“Papai, por que você está de máscara em algumas fotos?”
Outro dia a Duda, 4 anos, me fez essa pergunta ao olhar as fotos no mural de casa. A resposta foi algo como “tinha um bichinho muito pequeno por aí e a gente tinha que se proteger“.
“Mas ainda tem o bichinho, papai?”
“Tem, filha, mas é por isso que a gente tomou vacina.”
“Ah, tá bom.”
Acho que passei no teste, por enquanto. Mas hoje, “aniversário” de 5 anos da pandemia de Covid-19, revi as fotos e me embrulhou o estômago. Estar grávido e depois cuidar de uma filha prematura e da esposa em duas UTIs diferentes, com outra filha adolescente trancada em casa, em meio ao medo permanente de morrer, é horrível –mas em nada se compara a quem perdeu pais, irmãos, filhos, tios, e nem pôde enterrá-los.
Na hora do desespero, o cérebro sempre busca alguma alegria, um consolo. O meu foi saber que a distância entre as duas UTIs que eu tinha que visitar todo dia era apenas 10 minutos de caminhada. “Vou poder ao menos sentir o sol direto na pele”, pensei. Mas logo veio o pavor de cruzar com gente sem máscara nas ruas. (Inclua seu palavrão preferido aqui)
Parece que faz tanto tempo, mas foi quase ontem.

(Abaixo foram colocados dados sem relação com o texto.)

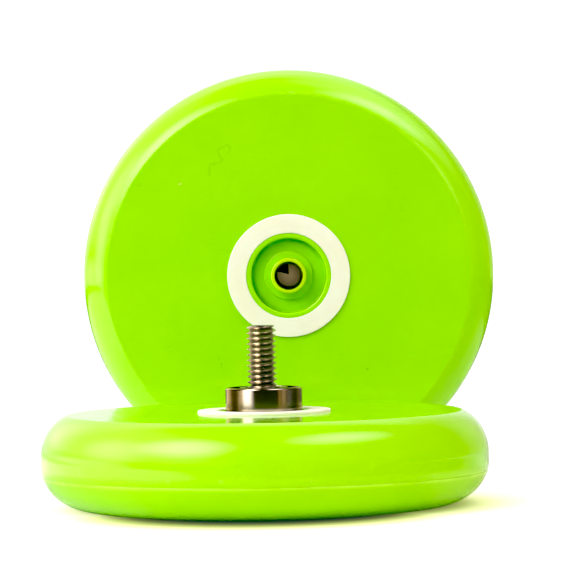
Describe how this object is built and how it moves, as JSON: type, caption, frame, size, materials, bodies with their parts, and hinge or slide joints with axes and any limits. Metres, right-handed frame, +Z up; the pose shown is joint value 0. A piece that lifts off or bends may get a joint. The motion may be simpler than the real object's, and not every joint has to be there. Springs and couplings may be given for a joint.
{
  "type": "yo yo",
  "caption": "Ball-bearing yo-yo taken apart: one half lies flat with bearing and threaded axle upright, the other half stands on its rim behind it.",
  "frame": {"origin": "middle of the front half's outer face, on the axle's axis", "axes": "+Z up along the axle, +Y towards the standing rear half, whose inner face looks towards -Y"},
  "size_m": [0.0614, 0.0828, 0.058],
  "materials": {
    "lime_plastic": "gloss injection-moulded",
    "friction_pad": "matt white rubber",
    "bearing_steel": "polished",
    "axle_steel": "rolled thread",
    "ball_steel": "mirror",
    "nut_metal": "turned",
    "shield_steel": "pressed",
    "cage_steel": "pressed"
  },
  "bodies": {
    "front_half": {"front_body": "lime_plastic", "front_side_cap": "lime_plastic", "front_axle_nut": "nut_metal", "front_response_pad": "friction_pad", "axle": "axle_steel"},
    "bearing_core": {"bearing_inner_ring": "bearing_steel"},
    "bearing_outer": {"bearing_outer_ring": "bearing_steel", "bearing_shield_top": "shield_steel", "bearing_shield_bottom": "shield_steel", "bearing_snap_ring_top": "axle_steel", "bearing_snap_ring_bottom": "axle_steel"},
    "ball_cage": {"bearing_cage": "cage_steel"},
    "ball_1": {"bearing_ball_1": "ball_steel"},
    "ball_2": {"bearing_ball_2": "ball_steel"},
    "ball_3": {"bearing_ball_3": "ball_steel"},
    "ball_4": {"bearing_ball_4": "ball_steel"},
    "ball_5": {"bearing_ball_5": "ball_steel"},
    "ball_6": {"bearing_ball_6": "ball_steel"},
    "ball_7": {"bearing_ball_7": "ball_steel"},
    "ball_8": {"bearing_ball_8": "ball_steel"},
    "rear_half": {"rear_body": "lime_plastic", "rear_side_cap": "lime_plastic", "rear_axle_nut": "nut_metal", "rear_response_pad": "friction_pad"}
  },
  "joints": [
    {"name": "bearing_lift", "type": "slide", "parent": "front_half", "child": "bearing_core", "axis": [0, 0, 1], "range_m": [0, 0.0125]},
    {"name": "bearing_spin", "type": "hinge", "parent": "bearing_core", "child": "bearing_outer", "pos_m": [0, 0, 0.0134], "axis": [0, 0, 1], "continuous": true},
    {"name": "cage_orbit", "type": "hinge", "parent": "bearing_core", "child": "ball_cage", "pos_m": [0, 0, 0.0134], "axis": [0, 0, 1], "continuous": true},
    {"name": "ball_1_roll", "type": "hinge", "parent": "ball_cage", "child": "ball_1", "pos_m": [0.00346, 0.00144, 0.0134], "axis": [0, 0, 1], "continuous": true},
    {"name": "ball_2_roll", "type": "hinge", "parent": "ball_cage", "child": "ball_2", "pos_m": [0.00144, 0.00346, 0.0134], "axis": [0, 0, 1], "continuous": true},
    {"name": "ball_3_roll", "type": "hinge", "parent": "ball_cage", "child": "ball_3", "pos_m": [-0.00144, 0.00346, 0.0134], "axis": [0, 0, 1], "continuous": true},
    {"name": "ball_4_roll", "type": "hinge", "parent": "ball_cage", "child": "ball_4", "pos_m": [-0.00346, 0.00144, 0.0134], "axis": [0, 0, 1], "continuous": true},
    {"name": "ball_5_roll", "type": "hinge", "parent": "ball_cage", "child": "ball_5", "pos_m": [-0.00346, -0.00144, 0.0134], "axis": [0, 0, 1], "continuous": true},
    {"name": "ball_6_roll", "type": "hinge", "parent": "ball_cage", "child": "ball_6", "pos_m": [-0.00144, -0.00346, 0.0134], "axis": [0, 0, 1], "continuous": true},
    {"name": "ball_7_roll", "type": "hinge", "parent": "ball_cage", "child": "ball_7", "pos_m": [0.00144, -0.00346, 0.0134], "axis": [0, 0, 1], "continuous": true},
    {"name": "ball_8_roll", "type": "hinge", "parent": "ball_cage", "child": "ball_8", "pos_m": [0.00346, -0.00144, 0.0134], "axis": [0, 0, 1], "continuous": true},
    {"name": "rear_half_swing", "type": "hinge", "parent": "front_half", "child": "rear_half", "pos_m": [-0.00118, 0.02005, 0.00945], "axis": [0.9927, -0.0852, -0.0852], "range_deg": [0, 90.42]}
  ],
  "couplings": [
    {"joint": "cage_orbit", "follows": "bearing_spin", "ratio": 0.6},
    {"joint": "ball_1_roll", "follows": "bearing_spin", "ratio": 2.4},
    {"joint": "ball_2_roll", "follows": "bearing_spin", "ratio": 2.4},
    {"joint": "ball_3_roll", "follows": "bearing_spin", "ratio": 2.4},
    {"joint": "ball_4_roll", "follows": "bearing_spin", "ratio": 2.4},
    {"joint": "ball_5_roll", "follows": "bearing_spin", "ratio": 2.4},
    {"joint": "ball_6_roll", "follows": "bearing_spin", "ratio": 2.4},
    {"joint": "ball_7_roll", "follows": "bearing_spin", "ratio": 2.4},
    {"joint": "ball_8_roll", "follows": "bearing_spin", "ratio": 2.4}
  ]
}
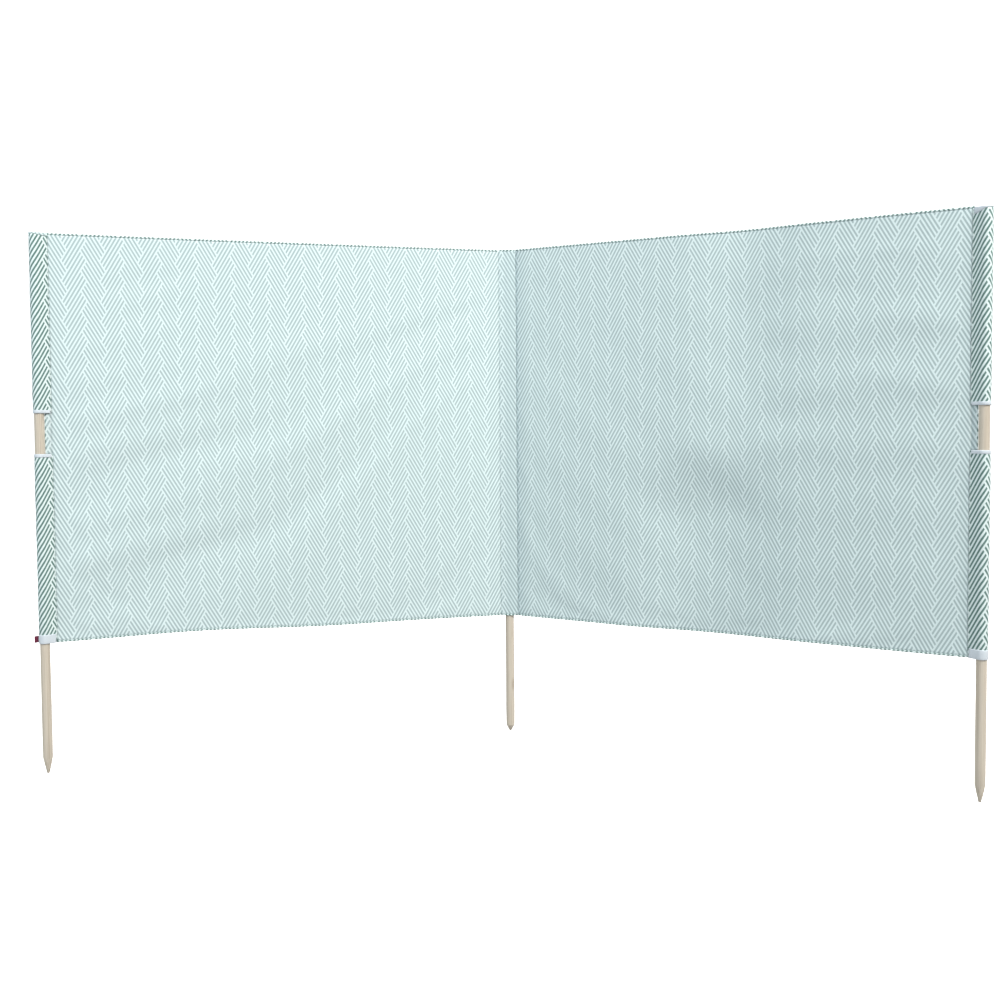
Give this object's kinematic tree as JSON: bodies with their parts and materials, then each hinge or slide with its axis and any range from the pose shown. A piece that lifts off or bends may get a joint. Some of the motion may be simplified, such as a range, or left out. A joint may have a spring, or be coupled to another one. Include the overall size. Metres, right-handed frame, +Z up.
{
  "type": "beach windbreak",
  "caption": "Two-bay fabric windbreak on three pointed round wooden posts held in sewn sleeves, folding at the middle post.",
  "frame": {"origin": "centre of the flat tip of the middle post", "axes": "+Z up along the middle post, +X across the windbreak towards the right bay, -Y towards the hollow side"},
  "size_m": [2.6849, 0.5935, 1.588],
  "materials": {
    "wood": "bare turned pine",
    "panel_cloth": "matt woven cotton, reverse of the print",
    "sleeve_cloth": "matt woven cotton, printed side",
    "white_tape": "matt woven tape",
    "tag_cloth": "woven satin tag"
  },
  "bodies": {
    "middle_unit": {"post_middle": "wood", "middle_cloth": "panel_cloth", "top_hem_middle": "panel_cloth", "bottom_hem_middle": "panel_cloth", "upper_sleeve_middle": "sleeve_cloth", "lower_sleeve_middle": "sleeve_cloth", "sleeve_top_middle": "sleeve_cloth", "upper_tape_middle": "white_tape", "lower_tape_middle": "white_tape", "foot_band_middle": "white_tape"},
    "left_bay": {"post_left": "wood", "panel_left": "panel_cloth", "top_hem_left": "panel_cloth", "bottom_hem_left": "panel_cloth", "notch_hem_left": "panel_cloth", "upper_sleeve_left": "sleeve_cloth", "lower_sleeve_left": "sleeve_cloth", "sleeve_top_left": "sleeve_cloth", "upper_tape_left": "white_tape", "lower_tape_left": "white_tape", "foot_band_left": "white_tape", "side_tag": "tag_cloth"},
    "right_bay": {"post_right": "wood", "panel_right": "panel_cloth", "top_hem_right": "panel_cloth", "bottom_hem_right": "panel_cloth", "notch_hem_right": "panel_cloth", "upper_sleeve_right": "sleeve_cloth", "lower_sleeve_right": "sleeve_cloth", "sleeve_top_right": "sleeve_cloth", "upper_tape_right": "white_tape", "lower_tape_right": "white_tape", "foot_band_right": "white_tape"}
  },
  "joints": [
    {"name": "left_bay_fold", "type": "hinge", "parent": "middle_unit", "child": "left_bay", "pos_m": [-0.02762, -0.01172, 0.988], "axis": [0, 0, 1], "range_deg": [-113, 67]},
    {"name": "right_bay_fold", "type": "hinge", "parent": "middle_unit", "child": "right_bay", "pos_m": [0.02762, -0.01172, 0.988], "axis": [0, 0, -1], "range_deg": [-113, 67]}
  ]
}
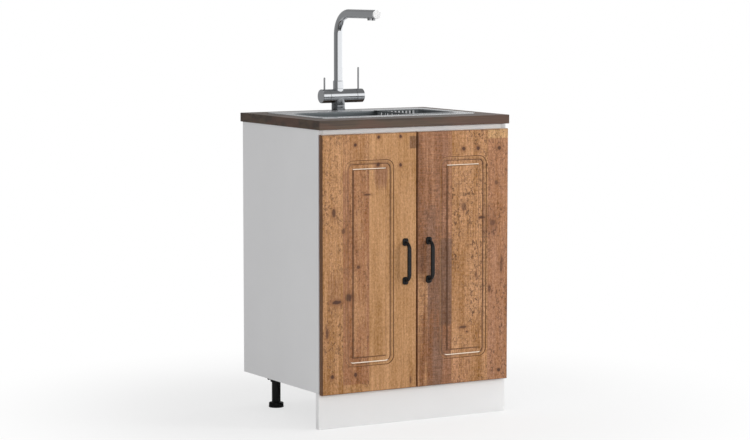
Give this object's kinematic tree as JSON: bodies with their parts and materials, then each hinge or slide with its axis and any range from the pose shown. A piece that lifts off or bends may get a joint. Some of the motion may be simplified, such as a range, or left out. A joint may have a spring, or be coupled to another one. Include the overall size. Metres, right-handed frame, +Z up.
{
  "type": "sink base cabinet",
  "caption": "Kitchen sink base cabinet with framed wood-look doors, worktop, inset steel sink with lift-out colander, bottle trap and swivel mixer tap, on adjustable legs behind a plinth.",
  "frame": {"origin": "middle of the whole unit on the floor", "axes": "+Z up, +Y from the doors to the wall, X along the front"},
  "size_m": [0.606, 0.493, 1.131],
  "materials": {
    "grey_board": "satin light grey laminate on chipboard",
    "white_board": "satin white laminate on chipboard",
    "worktop_laminate": "grey-brown wood-grain laminate, slightly glossy",
    "door_wood": "film with aged plank pattern, satin",
    "stainless": "brushed stainless steel",
    "chrome": "polished chrome",
    "plated_steel": "nickel plated",
    "black_metal": "black lacquer",
    "black_plastic": "matt black",
    "grey_plastic": "matt grey",
    "white_plastic": "white polypropylene",
    "soft_rubber": "black",
    "clear_bumper": "translucent",
    "brass": "bare brass"
  },
  "bodies": {
    "carcass": {"side_left": "grey_board", "side_right": "grey_board", "bottom_panel": "grey_board", "front_rail": "white_board", "rear_rail": "grey_board", "low_rear_rail": "grey_board", "cam_fittings": "plated_steel", "plinth": "white_board", "plinth_clips": "grey_plastic", "leg_sockets": "black_plastic", "leg_tubes": "black_plastic", "worktop": "worktop_laminate", "worktop_brackets": "plated_steel", "sink": "stainless", "sink_gasket": "soft_rubber", "sink_clamps": "plated_steel", "waste_flange": "stainless", "waste_seals": "soft_rubber", "waste_body": "white_plastic", "tail_pipe": "white_plastic", "pipe_nuts": "white_plastic", "trap_body": "white_plastic", "trap_cup": "white_plastic", "outlet_pipe": "white_plastic", "tap_seal": "soft_rubber", "tap_pedestal": "chrome", "tap_body": "chrome", "tap_shank": "chrome", "tap_nut": "brass", "tap_inlets": "brass", "tap_cartridges": "grey_plastic", "spout_collar": "chrome", "door_bumpers": "clear_bumper", "hinge_plates": "plated_steel", "hinge_arms": "plated_steel"},
    "door_left": {"door_left": "door_wood", "handle_left": "black_metal", "handle_screws_left": "plated_steel", "hinge_cups_left": "plated_steel"},
    "door_right": {"door_right": "door_wood", "handle_right": "black_metal", "handle_screws_right": "plated_steel", "hinge_cups_right": "plated_steel"},
    "rear_links_left": {"rear_links_left": "plated_steel"},
    "rear_links_right": {"rear_links_right": "plated_steel"},
    "front_links_left": {"front_links_left": "plated_steel"},
    "front_links_right": {"front_links_right": "plated_steel"},
    "spout": {"spout": "chrome", "spout_end": "chrome", "spout_nozzles": "chrome"},
    "lever_left": {"lever_cap_left": "chrome", "lever_rod_left": "chrome"},
    "lever_right": {"lever_cap_right": "chrome", "lever_rod_right": "chrome"},
    "strainer_insert": {"strainer_insert": "stainless"},
    "waste_basket": {"waste_basket": "stainless"},
    "foot_front_left": {"foot_front_left": "black_plastic"},
    "foot_front_right": {"foot_front_right": "black_plastic"},
    "foot_rear_left": {"foot_rear_left": "black_plastic"},
    "foot_rear_right": {"foot_rear_right": "black_plastic"}
  },
  "joints": [
    {"name": "door_left_turn", "type": "hinge", "parent": "carcass", "child": "door_left", "pos_m": [-0.2945, -0.218, 0.4485], "axis": [0, 0, 1], "range_deg": [-100, 0]},
    {"name": "rear_links_left_turn", "type": "hinge", "parent": "carcass", "child": "rear_links_left", "pos_m": [-0.2753, -0.198, 0.4485], "axis": [0, 0, 1], "range_deg": [-100, 0]},
    {"name": "front_links_left_turn", "type": "hinge", "parent": "door_left", "child": "front_links_left", "pos_m": [-0.282, -0.21, 0.4485], "axis": [0, 0, 1], "range_deg": [0, 100]},
    {"name": "door_right_turn", "type": "hinge", "parent": "carcass", "child": "door_right", "pos_m": [0.2945, -0.218, 0.4485], "axis": [0, 0, 1], "range_deg": [0, 100]},
    {"name": "rear_links_right_turn", "type": "hinge", "parent": "carcass", "child": "rear_links_right", "pos_m": [0.2753, -0.198, 0.4485], "axis": [0, 0, 1], "range_deg": [0, 100]},
    {"name": "front_links_right_turn", "type": "hinge", "parent": "door_right", "child": "front_links_right", "pos_m": [0.282, -0.21, 0.4485], "axis": [0, 0, 1], "range_deg": [-100, 0]},
    {"name": "spout_swivel", "type": "hinge", "parent": "carcass", "child": "spout", "pos_m": [0, 0.2195, 1], "axis": [0, 0, 1], "range_deg": [-90, 90]},
    {"name": "lever_left_turn", "type": "hinge", "parent": "carcass", "child": "lever_left", "pos_m": [-0.0454, 0.2195, 0.881], "axis": [1, 0, 0], "range_deg": [0, 90]},
    {"name": "lever_right_turn", "type": "hinge", "parent": "carcass", "child": "lever_right", "pos_m": [0.0664, 0.2195, 0.881], "axis": [1, 0, 0], "range_deg": [0, 90]},
    {"name": "insert_lift", "type": "slide", "parent": "carcass", "child": "strainer_insert", "axis": [0, 0, 1], "range_m": [0, 0.15]},
    {"name": "basket_lift", "type": "slide", "parent": "carcass", "child": "waste_basket", "axis": [0, 0, 1], "range_m": [0, 0.06]},
    {"name": "foot_front_left_screw", "type": "slide", "parent": "carcass", "child": "foot_front_left", "axis": [0, 0, -1], "range_m": [0, 0.02]},
    {"name": "foot_front_right_screw", "type": "slide", "parent": "carcass", "child": "foot_front_right", "axis": [0, 0, -1], "range_m": [0, 0.02]},
    {"name": "foot_rear_left_screw", "type": "slide", "parent": "carcass", "child": "foot_rear_left", "axis": [0, 0, -1], "range_m": [0, 0.02]},
    {"name": "foot_rear_right_screw", "type": "slide", "parent": "carcass", "child": "foot_rear_right", "axis": [0, 0, -1], "range_m": [0, 0.02]}
  ],
  "couplings": [
    {"joint": "rear_links_left_turn", "follows": "door_left_turn", "ratio": 1},
    {"joint": "front_links_left_turn", "follows": "door_left_turn", "ratio": -1},
    {"joint": "rear_links_right_turn", "follows": "door_right_turn", "ratio": 1},
    {"joint": "front_links_right_turn", "follows": "door_right_turn", "ratio": -1}
  ]
}
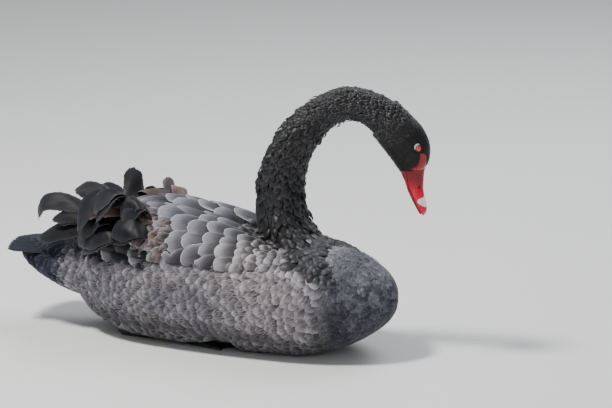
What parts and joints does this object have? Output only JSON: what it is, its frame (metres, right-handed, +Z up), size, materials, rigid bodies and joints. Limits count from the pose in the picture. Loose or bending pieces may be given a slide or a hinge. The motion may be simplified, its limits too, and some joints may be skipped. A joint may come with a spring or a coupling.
{
  "type": "black swan",
  "caption": "Still, life-size black swan resting on its belly, neck arched over and head lowered, wings folded with curled rear feathers, red bill.",
  "frame": {"origin": "on the floor under the middle of the belly", "axes": "+X towards the breast and the way the bird faces, +Y to its left, +Z up"},
  "size_m": [0.6471, 0.2355, 0.3856],
  "materials": {
    "breast_grey": "soft dark grey feathers",
    "neck_black": "short black feathers",
    "wing_grey": "grey vaned feathers with pale edges",
    "tail_slate": "slate black vaned feathers",
    "bill_red": "smooth crimson horn",
    "band_white": "smooth pale horn",
    "eye_red": "wet red eyeball",
    "leg_black": "scaled dark grey skin"
  },
  "bodies": {
    "root": {"torso": "breast_grey", "tail": "tail_slate", "wing_left": "wing_grey", "wing_right": "wing_grey", "neck_lower": "neck_black", "neck_middle": "neck_black", "neck_upper": "neck_black", "head": "neck_black", "bill_upper": "bill_red", "bill_lower": "bill_red", "bill_band": "band_white", "bill_nail": "bill_red", "eye_left": "eye_red", "eye_right": "eye_red", "leg_left": "leg_black", "leg_right": "leg_black", "foot_left": "leg_black", "foot_right": "leg_black"}
  },
  "joints": []
}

20 de setembro do ano 1 da pandemia: a Duda nasceu. Prematura extrema, 31 semanas de gestação, foram 40 dias de UTI neonatal na Pro Matre.
26 de setembro do ano 1 da pandemia: a Isabela fez 14 anos. As idas sozinha de metrô pra escola tinham acabado, os amigos estavam isolados também. O primeiro caso perto de mim de Covid foi de um colega da escola dela.
29 de setembro do ano 1 da pandemia: a Paty sente a dor absurda da dissecção na aorta. Cirurgia de seis horas, daquelas em que tiram o coração do corpo e o sangue passa pela máquina, mais oito dias em coma no Oswaldo Cruz e outros oito internada em recuperação.
Se fossem quatro meses depois, as duas teriam morrido sem oxigênio nos hospitais. Lembra? Brasileiros morreram por falta de oxigênio. Parentes, amigos.
São as histórias da pandemia. Infelizmente, cada um tem as suas, muitas com final trágico.
Cinco anos depois, eu chorei. Mas posso ao menos celebrar a minha família. A Marcela, a Meire, o Caio e milhares de outros brasileiros não podem.
Nós todos que sobrevivemos a isso merecemos os parabéns. Mas nunca nos esqueceremos. A Duda vai crescer e entender melhor por que tivemos de usar máscara, tomar vacina, usar álcool em gel, lavar as mãos sempre. E entender por que alguns amiguinhos dela não terão pai ou mãe, vítimas da pandemia.